A recent spate of applications built on OpenAI’s GPT-4 API has the crypto community buzzing with designs toward the development of a fully-autonomous, self-correcting cryptocurrency trading bot.
Two such apps, dubbed ‘BabyAGI’ and ‘AutoGPT’, have received particular notice with many users attempting to build crypto trading applications on top of them.
The big idea behind both apps involves task management for GPT-4. Currently, GPT-4 excels at natural language processing, as is evidenced by the demonstrable usefulness of the ChatGPT interface, but it has no capacity for memorization.
Applications built on the GPT API are basically limited to single-session use, meaning the model can’t recall information from previous interactions. This has to do with the amount of data (referred to as the number of ‘tokens’) individual queries require, and GPT’s tendency to hallucinate — a problem that becomes increasingly noticeable as token counts rise.
Users are, essentially, starting with a clean slate whenever they query the machine. In terms of building a crypto trading application capable of self-correction and historiographic analysis — adjusting to real-time market conditions while simultaneously keeping short and long-term trends in focus — this means even the most robust bot built on the GPT API would typically require heavy human supervision.
Some clever developers may have discerned a potential method for circumventing these limitations by building applications that take advantage of GPT’s ability to generate code and connect to external sources.

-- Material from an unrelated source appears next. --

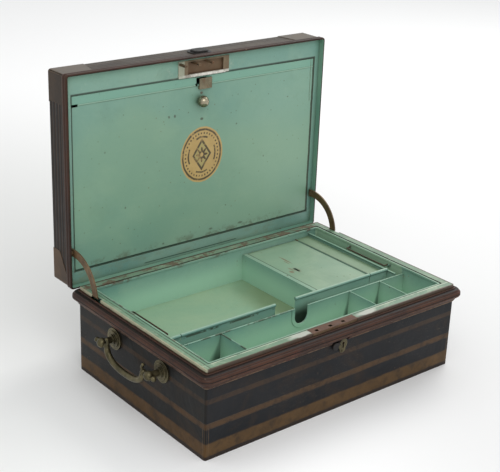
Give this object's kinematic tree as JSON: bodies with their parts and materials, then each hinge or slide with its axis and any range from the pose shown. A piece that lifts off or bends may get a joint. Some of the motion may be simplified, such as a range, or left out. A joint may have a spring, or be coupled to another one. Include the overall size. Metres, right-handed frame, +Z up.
{
  "type": "strongbox",
  "caption": "Antique sheet-metal strongbox, hinged lid with document pocket, lift-out partitioned tray, drop handles at the ends.",
  "frame": {"origin": "centre of the case's flat bottom", "axes": "+Z up, front with the keyhole towards -Y, hinges towards +Y, left end towards -X; stored with the lid open at 90 degrees"},
  "size_m": [0.4578, 0.3345, 0.3907],
  "materials": {
    "japanned_black": "satin",
    "lid_brown_black": "satin",
    "moulding_red_brown": "satin",
    "interior_green": "satin",
    "worn_steel": "matte",
    "old_brass": "satin",
    "stay_olive": "satin"
  },
  "bodies": {
    "case": {"body_shell": "japanned_black", "bottom_plate": "japanned_black", "rim_moulding": "moulding_red_brown", "rim_frame": "interior_green", "lock_plate": "worn_steel", "lock_case": "worn_steel", "lock_levers": "worn_steel", "lever_post": "worn_steel", "lever_spring": "worn_steel", "bolt_guide": "worn_steel", "escutcheon": "old_brass", "escutcheon_pin": "old_brass", "cover_pin": "japanned_black", "handle_posts_left": "old_brass", "handle_posts_right": "old_brass", "handle_nuts": "worn_steel", "ledge_front": "interior_green", "ledge_rear": "interior_green", "hinge_leaves_case": "worn_steel", "hinge_pins": "worn_steel", "case_rivets": "japanned_black"},
    "keyhole_cover": {"keyhole_cover": "japanned_black"},
    "lock_bolt": {"lock_bolt": "worn_steel"},
    "bail_left": {"bail_left": "old_brass"},
    "bail_right": {"bail_right": "old_brass"},
    "lid": {"lid_shell": "lid_brown_black", "lid_edge_bead": "moulding_red_brown", "lid_corner_plates": "lid_brown_black", "lid_inner_frame": "interior_green", "strike_plate": "worn_steel", "strike_staples": "worn_steel", "thumb_lug": "japanned_black", "stay_left": "stay_olive", "stay_right": "stay_olive", "stay_rivets": "worn_steel", "hinge_leaves_lid": "worn_steel", "lid_rivets": "japanned_black", "flap_pivot_pins": "worn_steel"},
    "document_flap": {"flap_panel": "interior_green", "latch_tab": "worn_steel", "knob_washer": "worn_steel"},
    "flap_knob": {"flap_knob": "old_brass"},
    "tray": {"tray_pan": "interior_green", "wall_a_left": "interior_green", "wall_a_right": "interior_green", "wall_b": "interior_green", "notch_lip": "interior_green", "front_dividers": "interior_green", "cash_wall": "interior_green", "side_strip": "interior_green", "ridge_wall": "interior_green", "cash_ledge": "interior_green", "cash_hinge_knuckles": "interior_green", "cash_hinge_pin": "worn_steel", "tray_handle_lugs": "worn_steel"},
    "tray_handle_left": {"tray_handle_left": "worn_steel"},
    "tray_handle_right": {"tray_handle_right": "worn_steel"},
    "cash_lid": {"cash_lid": "interior_green"},
    "cash_bolt": {"cash_bolt": "worn_steel"}
  },
  "joints": [
    {"name": "lid_hinge", "type": "hinge", "parent": "case", "child": "lid", "pos_m": [0, 0.1415, 0.1071], "axis": [-1, 0, 0], "range_deg": [-90, 0]},
    {"name": "flap_hinge", "type": "hinge", "parent": "lid", "child": "document_flap", "pos_m": [0, 0.1562, 0.1318], "axis": [1, 0, 0], "range_deg": [0, 88]},
    {"name": "knob_turn", "type": "hinge", "parent": "document_flap", "child": "flap_knob", "pos_m": [-0.003, 0.154, 0.3272], "axis": [0, 1, 0], "range_deg": [-90, 0]},
    {"name": "lock_bolt_slide", "type": "slide", "parent": "case", "child": "lock_bolt", "axis": [1, 0, 0], "range_m": [-0.006, 0]},
    {"name": "keyhole_cover_swing", "type": "hinge", "parent": "case", "child": "keyhole_cover", "pos_m": [-0.0016, -0.1375, 0.0936], "axis": [0, 1, 0], "range_deg": [-109, 0]},
    {"name": "bail_left_swing", "type": "hinge", "parent": "case", "child": "bail_left", "pos_m": [-0.2227, 0, 0.079], "axis": [0, 1, 0], "range_deg": [0, 90]},
    {"name": "bail_right_swing", "type": "hinge", "parent": "case", "child": "bail_right", "pos_m": [0.2227, 0, 0.079], "axis": [0, -1, 0], "range_deg": [0, 90]},
    {"name": "tray_lift", "type": "slide", "parent": "case", "child": "tray", "axis": [0, 0, 1], "range_m": [0, 0.16]},
    {"name": "tray_handle_left_fold", "type": "hinge", "parent": "tray", "child": "tray_handle_left", "pos_m": [-0.1876, 0.009, 0.1105], "axis": [0, -1, 0], "range_deg": [0, 75]},
    {"name": "tray_handle_right_fold", "type": "hinge", "parent": "tray", "child": "tray_handle_right", "pos_m": [0.1876, 0.009, 0.1105], "axis": [0, 1, 0], "range_deg": [0, 75]},
    {"name": "cash_lid_hinge", "type": "hinge", "parent": "tray", "child": "cash_lid", "pos_m": [0.149, 0.0414, 0.1055], "axis": [0, 1, 0], "range_deg": [0, 100]},
    {"name": "cash_bolt_slide", "type": "slide", "parent": "cash_lid", "child": "cash_bolt", "axis": [1, 0, 0], "range_m": [-0.0035, 0]}
  ]
}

We’ve seen our fair share of trading bots, but the goal of these particular apps goes beyond simply automating crypto news aggregation or teaching a machine learning agent how to recognize the dip.

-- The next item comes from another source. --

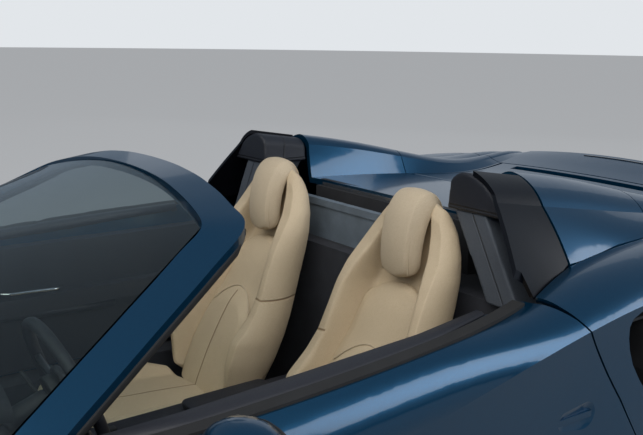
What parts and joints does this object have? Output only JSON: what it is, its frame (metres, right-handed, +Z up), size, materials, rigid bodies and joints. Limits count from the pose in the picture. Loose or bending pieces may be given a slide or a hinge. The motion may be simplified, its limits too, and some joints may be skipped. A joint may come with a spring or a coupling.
{
  "type": "convertible car",
  "caption": "Two-seat mid-engined convertible car with its roof stowed: flying buttresses, opening doors and lids, steered front wheels and bucket seats.",
  "frame": {"origin": "on the ground at the middle of the car's length and width", "axes": "+X to the front, +Y to the car's left, +Z up"},
  "size_m": [4.568, 2.224, 1.1839],
  "materials": {
    "body_paint": "dark metallic blue, glossy",
    "black_trim": "satin",
    "gloss_black": "high gloss",
    "black_rubber": "matt",
    "dark_trim": "matt",
    "dark_leather": "soft satin",
    "tan_leather": "soft satin",
    "screen_glass": "clear",
    "lamp_glass": "clear",
    "red_lamp": "glossy",
    "dark_steel": "satin",
    "bright_steel": "polished",
    "disc_steel": "machined",
    "cast_metal": "cast",
    "aluminium": "cast",
    "rim": "satin silver",
    "caliper": "glossy",
    "tyre": "matt"
  },
  "bodies": {
    "body": {"cabin_tub": "dark_trim", "calipers_rear": "caliper", "cowl": "black_trim", "dashboard": "dark_leather", "door_hinges": "dark_steel", "engine": "cast_metal", "exhausts": "bright_steel", "front_arms": "dark_steel", "front_bumper": "body_paint", "front_frame": "dark_steel", "front_grilles": "black_trim", "front_wing_left": "body_paint", "front_wing_right": "body_paint", "headlamps": "lamp_glass", "hoops": "dark_leather", "intake_ducts": "black_trim", "quarter_panels": "gloss_black", "rear_bumper": "body_paint", "rear_diffuser": "black_trim", "rear_frame": "dark_steel", "rear_quarter_left": "body_paint", "rear_quarter_right": "body_paint", "rear_shelf": "dark_trim", "rear_suspension": "aluminium", "screen_frame": "body_paint", "seat_backs": "tan_leather", "seat_cushions": "tan_leather", "sills": "body_paint", "tail_lamps": "red_lamp", "tonneau": "body_paint", "wheel_liners": "dark_trim", "wind_stop": "screen_glass", "windscreen": "screen_glass"},
    "door_left": {"door_left": "body_paint", "door_trim_left": "dark_leather", "belt_seal_left": "black_rubber", "mirror_left": "body_paint"},
    "knuckle_left": {"knuckle_left": "aluminium", "caliper_front_left": "caliper"},
    "wheel_front_left": {"tyre_front_left": "tyre", "rim_front_left": "rim", "disc_front_left": "disc_steel"},
    "wheel_rear_left": {"tyre_rear_left": "tyre", "rim_rear_left": "rim", "disc_rear_left": "disc_steel"},
    "door_right": {"door_right": "body_paint", "door_trim_right": "dark_leather", "belt_seal_right": "black_rubber", "mirror_right": "body_paint"},
    "knuckle_right": {"knuckle_right": "aluminium", "caliper_front_right": "caliper"},
    "wheel_front_right": {"tyre_front_right": "tyre", "rim_front_right": "rim", "disc_front_right": "disc_steel"},
    "wheel_rear_right": {"tyre_rear_right": "tyre", "rim_rear_right": "rim", "disc_rear_right": "disc_steel"},
    "front_lid": {"front_lid": "body_paint"},
    "engine_lid": {"engine_lid": "body_paint"},
    "steering_wheel": {"steering_wheel": "dark_leather"}
  },
  "joints": [
    {"name": "door_left_hinge", "type": "hinge", "parent": "body", "child": "door_left", "pos_m": [0.578, 0.938, 0.6], "axis": [0, 0, -1], "range_deg": [0, 62]},
    {"name": "door_right_hinge", "type": "hinge", "parent": "body", "child": "door_right", "pos_m": [0.578, -0.938, 0.6], "axis": [0, 0, 1], "range_deg": [0, 62]},
    {"name": "steer_left", "type": "hinge", "parent": "body", "child": "knuckle_left", "pos_m": [1.145, 0.768, 0.342], "axis": [0, 0, 1], "range_deg": [-32, 32]},
    {"name": "steer_right", "type": "hinge", "parent": "body", "child": "knuckle_right", "pos_m": [1.145, -0.768, 0.342], "axis": [0, 0, 1], "range_deg": [-32, 32]},
    {"name": "spin_front_left", "type": "hinge", "parent": "knuckle_left", "child": "wheel_front_left", "pos_m": [1.145, 0.838, 0.342], "axis": [0, 1, 0], "continuous": true},
    {"name": "spin_rear_left", "type": "hinge", "parent": "body", "child": "wheel_rear_left", "pos_m": [-1.505, 0.812, 0.346], "axis": [0, 1, 0], "continuous": true},
    {"name": "spin_front_right", "type": "hinge", "parent": "knuckle_right", "child": "wheel_front_right", "pos_m": [1.145, -0.838, 0.342], "axis": [0, 1, 0], "continuous": true},
    {"name": "spin_rear_right", "type": "hinge", "parent": "body", "child": "wheel_rear_right", "pos_m": [-1.505, -0.812, 0.346], "axis": [0, 1, 0], "continuous": true},
    {"name": "front_lid_hinge", "type": "hinge", "parent": "body", "child": "front_lid", "pos_m": [0.782, 0, 0.803], "axis": [0, -1, 0], "range_deg": [0, 50]},
    {"name": "engine_lid_hinge", "type": "hinge", "parent": "body", "child": "engine_lid", "pos_m": [-1.467, 0, 0.945], "axis": [0, 1, 0], "range_deg": [0, 50]},
    {"name": "steering_wheel_turn", "type": "hinge", "parent": "body", "child": "steering_wheel", "pos_m": [0.525, 0.36, 0.655], "axis": [-0.9397, 0, 0.342], "range_deg": [-400, 400]}
  ],
  "couplings": [
    {"joint": "steer_right", "follows": "steer_left", "ratio": 1},
    {"joint": "steering_wheel_turn", "follows": "steer_left", "ratio": 12}
  ]
}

AutoGPT, for example, uses GPT-4 to generate code and then exploits GPT-3.5 as what appears to be a virtual artificial memory space wherein information is combined and shuttled between the two.
Another effort, BabyAGI, combines GPT-4 with LangChain, a coding framework, and Pinecone, a vector database, to spawn new agents in order to complete complex tasks without losing focus on the original objective.
Both apps could have the potential to serve as the backbone for a multi-agent, fire-and-forget AI application capable of managing a crypto portfolio from top to bottom based on little more than plain language prompting.
While it appears neither app was specifically designed with the cryptocurrency market in mind, we’ve spotted several efforts across social media and on GitHub to adapt one or both for autonomous trading.